Jouer pour avancer masqué ? Pour se dévoiler ? Pour se noyer en l’autre ? Pour faire le tour de soi-même ? Les facettes et les angles fourmillent et l’acteur reste un des expérimentateurs les plus aigus de l’être humain. C’est peut-être pour ça que David, Franck et Sébastien ont attiré ces trois solistes du jeu, car ils démultiplient encore le plaisir de défendre un personnage et une histoire. Chacune de ces créatures de fiction se retrouve en effet à orchestrer son propre double, par nécessité de survie (l’homme David et la femme Virginia d’Une nouvelle amie), par folie meurtrière (Franck, gendarme et tueur de La Prochaine fois je viserai le cœur), par addiction existentielle (Sébastien, lui-même et grimé en l’autre dans Un illustre inconnu). Ce parallèle résulte pourtant d’origines opposées : libre adaptation de The New Girlfriend de Ruth Rendell pour Ozon, fait-divers réel survenu en 1978-1979 pour Anger, et pure création pour Delaporte et son co-scénariste Alexandre de la Patellière.


INTÉRIORITÉ


Le corps reste le cœur de cette transformation et permet à chaque interprète de se servir du sien comme d’un stradivarius.
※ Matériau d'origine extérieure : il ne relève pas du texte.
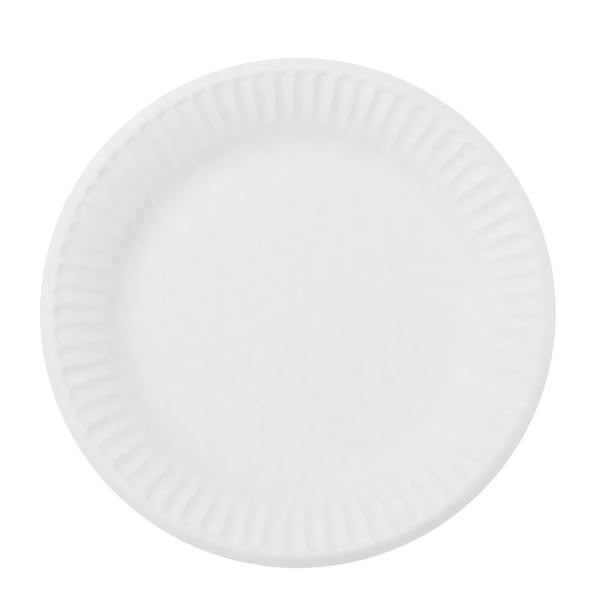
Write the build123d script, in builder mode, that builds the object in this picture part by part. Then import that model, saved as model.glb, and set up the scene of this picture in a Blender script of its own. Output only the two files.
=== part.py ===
from build123d import *
import os
from math import asin, cos, hypot, pi, radians, sin, sqrt, tan

# A round plate pressed from one disc of paperboard: flat floor, bend, smooth wall, a fluted rim and
# a lip that turns down to the cut edge. Millimetres, +Z up. The origin is the centre of the flat
# underside, on the surface that the plate stands on.
#
# The plate is built from equal sectors, one to a flute ridge. Each sector is lofted through upright
# sections that fan out from the plate's axis, and every section is cut from the same sheet.

# Driving dimensions
plate_diameter = 230.0
board_thickness = 0.5

# The slope runs outwards as a bend, a straight wall, a crown that eases off and the lip's arc. The
# radii are those of the middle of the board, and the widths are level distances.
bend_radius = 20.5  # from the floor into the wall
wall_angle = 38.0  # steepest slope, in degrees
wall_width = 2.2
crown_width = 22.6
shoulder_angle = 13.0  # slope that is left where the crown meets the lip, in degrees
lip_width = 6.9
lip_angle = 44.0  # how far the lip turns down at the cut edge, in degrees

flute_count = 70
flute_depth = 1.0
flute_run_in = 3.0  # length over which a channel opens, from the top of the straight wall
flute_growth = 18.0  # length over which it reaches its full depth
flute_run_out = 3.2  # length over which it closes at its blind outer end
flute_lap = 1.5  # how far the blind end reaches past the crown onto the lip
flute_end_rounding = 3.0  # how far the blind end draws back towards the ridges
ridge_softness = 0.3  # rounding of the ridge tops, as a share of half a pitch

floor_lap = 3.0  # flat floor that each sector carries inside the start of the bend

# Sections of a sector, as shares of half a pitch away from the ridge, and the stations along one
section_shares = [-1.0, -0.72, -0.46, -0.24, -0.1, 0.0, 0.1, 0.24, 0.46, 0.72, 1.0]
bend_stations = 6
wall_stations = 1
crown_stations = 14
lip_stations = 7
probe = 0.01  # step for measuring a slope, as a length and as a share of half a pitch

# Radii and heights where the arcs of the meridian meet, worked out from the sizes above
half_pitch = pi / flute_count
wall_slope = radians(wall_angle)
shoulder_slope = radians(shoulder_angle)
lip_slope = radians(lip_angle)
edge_radius = plate_diameter / 2 - board_thickness / 2 * sin(lip_slope)
shoulder_radius = edge_radius - lip_width
wall_top_radius = shoulder_radius - crown_width
wall_foot_radius = wall_top_radius - wall_width
floor_radius = wall_foot_radius - bend_radius * sin(wall_slope)
crown_arc = crown_width / (sin(wall_slope) - sin(shoulder_slope))
lip_arc = lip_width / (sin(shoulder_slope) + sin(lip_slope))
floor_height = board_thickness / 2
wall_foot_height = floor_height + bend_radius * (1 - cos(wall_slope))
wall_top_height = wall_foot_height + wall_width * tan(wall_slope)
shoulder_height = wall_top_height + crown_arc * (cos(shoulder_slope) - cos(wall_slope))


def smooth_step(share):
    """Ease from 0 to 1 as the share goes from 0 to 1."""
    share = min(max(share, 0.0), 1.0)
    return share * share * (3 - 2 * share)


def meridian(radius):
    """Height and slope of the middle of the board, with no flutes."""
    if radius <= floor_radius:
        return floor_height, 0.0
    if radius <= wall_foot_radius:
        slope = asin((radius - floor_radius) / bend_radius)
        return floor_height + bend_radius * (1 - cos(slope)), slope
    if radius <= wall_top_radius:
        return wall_foot_height + (radius - wall_foot_radius) * tan(wall_slope), wall_slope
    if radius <= shoulder_radius:
        slope = asin(sin(wall_slope) - (radius - wall_top_radius) / crown_arc)
        return wall_top_height + crown_arc * (cos(slope) - cos(wall_slope)), slope
    slope = asin(sin(shoulder_slope) - (radius - shoulder_radius) / lip_arc)
    return shoulder_height + lip_arc * (cos(slope) - cos(shoulder_slope)), slope


def channel_depth(radius, share):
    """Depth of the flutes below the meridian: none on a ridge, most in the middle of a channel."""
    from_ridge = hypot(share, ridge_softness) - ridge_softness
    from_ridge /= hypot(1, ridge_softness) - ridge_softness
    from_middle = 1 - from_ridge
    across = 1 - from_middle**2
    drawn_back = flute_end_rounding * (1 - sqrt(1 - min(from_middle, 1.0) ** 2))
    blind_end = shoulder_radius + flute_lap - drawn_back
    from_start = radius - wall_top_radius
    run_in = smooth_step(from_start / flute_run_in)
    growth = 1 - (1 - min(max(from_start / flute_growth, 0.0), 1.0)) ** 3
    run_out = smooth_step((blind_end - radius) / flute_run_out)
    return flute_depth * across * run_in * growth * run_out


def sheet_point(radius, share):
    """Point on the middle of the board, as radius and height in the section's plane."""
    height, slope = meridian(radius)
    depth = channel_depth(radius, share)
    return radius + depth * sin(slope), height - depth * cos(slope)


def board_faces(radius, share):
    """Points under and over the middle point, half a board thickness away from it."""
    middle = Vector(*sheet_point(radius, share))
    along = Vector(*sheet_point(radius + probe, share)) - Vector(*sheet_point(radius - probe, share))
    normal = Vector(-along.Y, along.X).normalized()
    beside = channel_depth(radius, share + probe) - channel_depth(radius, share - probe)
    side_slope = beside / (2 * probe * half_pitch * radius)
    half_cut = board_thickness / 2 * hypot(1, side_slope)
    return middle - normal * half_cut, middle + normal * half_cut


def stations(start, end, count):
    """Evenly spaced radii after the start, up to and including the end."""
    return [start + (end - start) * (step + 1) / count for step in range(count)]


def section_plane(share):
    """Upright plane through the plate's axis, with X outwards and Y up."""
    turn = share * half_pitch
    return Plane(origin=(0, 0, 0), x_dir=(cos(turn), sin(turn), 0), z_dir=(sin(turn), -cos(turn), 0))


radii = [floor_radius]
radii += stations(floor_radius, wall_foot_radius, bend_stations)
radii += stations(wall_foot_radius, wall_top_radius, wall_stations)
radii += stations(wall_top_radius, shoulder_radius, crown_stations)
radii += stations(shoulder_radius, edge_radius, lip_stations)
# Every section's splines pass their points at the same marks, so that the loft joins knot to knot
spline_marks = [(radius - floor_radius) / (edge_radius - floor_radius) for radius in radii]
lap_face = (floor_radius - floor_lap) * cos(half_pitch)  # flat inner face of a sector, from the axis

with BuildPart() as sector:
    for share in section_shares:
        inner_radius = lap_face / cos(share * half_pitch)
        under_points, over_points = zip(*[board_faces(radius, share) for radius in radii])
        with BuildSketch(section_plane(share)):
            with BuildLine():
                Line((inner_radius, 0), under_points[0])
                add(Edge.make_spline(under_points, parameters=spline_marks))
                Line(under_points[-1], over_points[-1])
                add(Edge.make_spline(over_points, parameters=spline_marks))
                Line(over_points[0], (inner_radius, board_thickness))
                Line((inner_radius, board_thickness), (inner_radius, 0))
            make_face()
    loft()

with BuildPart() as plate:
    with BuildSketch():
        RegularPolygon(lap_face, flute_count, major_radius=False, rotation=180 / flute_count)
    extrude(amount=board_thickness)
    with PolarLocations(0, flute_count):
        add(sector.part)

plate.part.label = "plate"
os.makedirs("parts", exist_ok=True)
export_step(plate.part, "parts/plate.step")
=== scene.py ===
import math

import bpy
import numpy as np
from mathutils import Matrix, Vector


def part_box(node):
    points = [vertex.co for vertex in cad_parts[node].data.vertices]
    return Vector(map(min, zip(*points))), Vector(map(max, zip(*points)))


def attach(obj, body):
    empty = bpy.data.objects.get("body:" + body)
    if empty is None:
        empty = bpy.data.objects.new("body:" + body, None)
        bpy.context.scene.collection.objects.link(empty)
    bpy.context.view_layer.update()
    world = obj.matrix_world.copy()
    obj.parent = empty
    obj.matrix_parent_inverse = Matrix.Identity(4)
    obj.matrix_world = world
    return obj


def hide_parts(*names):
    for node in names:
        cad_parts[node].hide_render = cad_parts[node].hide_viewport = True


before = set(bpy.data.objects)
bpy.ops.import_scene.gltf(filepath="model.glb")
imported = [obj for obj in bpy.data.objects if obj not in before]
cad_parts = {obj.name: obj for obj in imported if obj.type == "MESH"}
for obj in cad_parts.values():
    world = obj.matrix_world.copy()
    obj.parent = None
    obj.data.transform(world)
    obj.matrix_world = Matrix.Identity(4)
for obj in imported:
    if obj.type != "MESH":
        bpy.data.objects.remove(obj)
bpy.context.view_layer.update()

# A white plate pressed from one sheet of paperboard. Its shell is one closed mesh with the board's
# thickness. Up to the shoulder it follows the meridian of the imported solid, and its flutes lie in the
# same places but are a little deeper and crisper. The lip is tighter, and its slope and the small
# unevenness of the board are guesses at what pressing does. Lengths are in metres, Z is up, the origin
# is under the middle of the flat floor, and angles round the plate run counter-clockwise from +X.

MM = 0.001

# ---------------------------------------------------------------- sizes

plate_low, plate_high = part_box("plate")

BOARD = 0.5 * MM
BEND_RADIUS = 20.5 * MM
WALL_SLOPE = math.radians(38.0)
WALL_WIDTH = 2.2 * MM
CROWN_WIDTH = 22.6 * MM
SHOULDER_SLOPE = math.radians(13.0)
LIP_WIDTH = 6.9 * MM
CUT_TILT = math.radians(44.0)

FLUTES = 70
PITCH = 2 * math.pi / FLUTES
FLUTE_DEPTH = 1.08 * MM
FLUTE_RUN_IN = 3.0 * MM
FLUTE_GROWTH = 18.0 * MM
FLUTE_RUN_OUT = 3.2 * MM
FLUTE_LAP = 1.5 * MM
FLUTE_END_ROUNDING = 3.0 * MM
RIDGE_SOFTNESS = 0.23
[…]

Travestissement pour Romain Duris, costumes et prothèses pour Mathieu Kassovitz, uniformes pour Guillaume Canet. Démarche, gestes et voix ralentis et féminisés pour le premier, exercés et calqués d’après chaque modèle pour le second, articulés autour de la raideur et de l’auto-supplice pour le troisième. Isolés du reste du monde, David, Franck et Sébastien agissent en cachette, pour leur propre fantasme, dans un espace clos, chambre ou cave, où s’effectue la transformation. Un véritable cabinet secret, tel un sas qui déjoue les apparences. Mais la métamorphose se nourrit aussi de l’expérience vécue, et le sans-faute requis par la duplicité (au sens premier) indicible des personnages passe par la mort. C’est au décès de sa femme que David a besoin de devenir Virginia. C’est en orchestrant la mort des autres que Franck assouvit ses pulsions de mal-être. C’est en copiant l’autre pour mieux « se tuer » lui-même que Sébastien existe enfin. Et c’est au contact de l’enfant que leur part d’humanité (même monstrueuse pour le gendarme Franck) s’exprime, poussée par le désir de transmettre. David devient initialement Virginia pour calmer son bébé et le nourrir. Franck souhaite aider son petit frère à grandir et à s’armer face à la dureté de la vie. Sébastien est touché par le besoin de lien paternel du fils de celui qu’il duplique, Henri de Montalte.


INTÉRIORITÉ


Pas besoin de grandiloquence ni d’esbroufe ostentatoire. Duris, Canet et Kassovitz ne sont pas des adeptes de la performance pour la performance, de l’exercice de style, de la mécanique bien huilée. C’est dans une adéquation intérieure avec l’être qu’ils ont à incarner qu’ils en atteignent la vérité. Le costume, le maquillage, l’enveloppe sont essentiels, mais ne suffisent pas. Les trois films ne jouent pas la carte de la parodie ou de second degré qui tiendrait le spectateur à distance du personnage. Il faut croire en lui. Et on y croit, car les solistes jouent pleinement les pulsions de David, Franck et Sébastien. Ils font corps avec eux, les comprennent dans leur trouble intérieur et dans leur quête individuelle, de l’épanouissement au grand jour de Virginia à l’effacement ultime de Sébastien, jusqu’à l’anéantissement de Franck. Passionnant d’assister à une alchimie rare : la rencontre d’un personnage dense et complexe avec un interprète en pleine possession de son métier, combinant un lâcher-prise et une maîtrise d’une subtilité de haut vol. Trois rendez-vous avec le brio.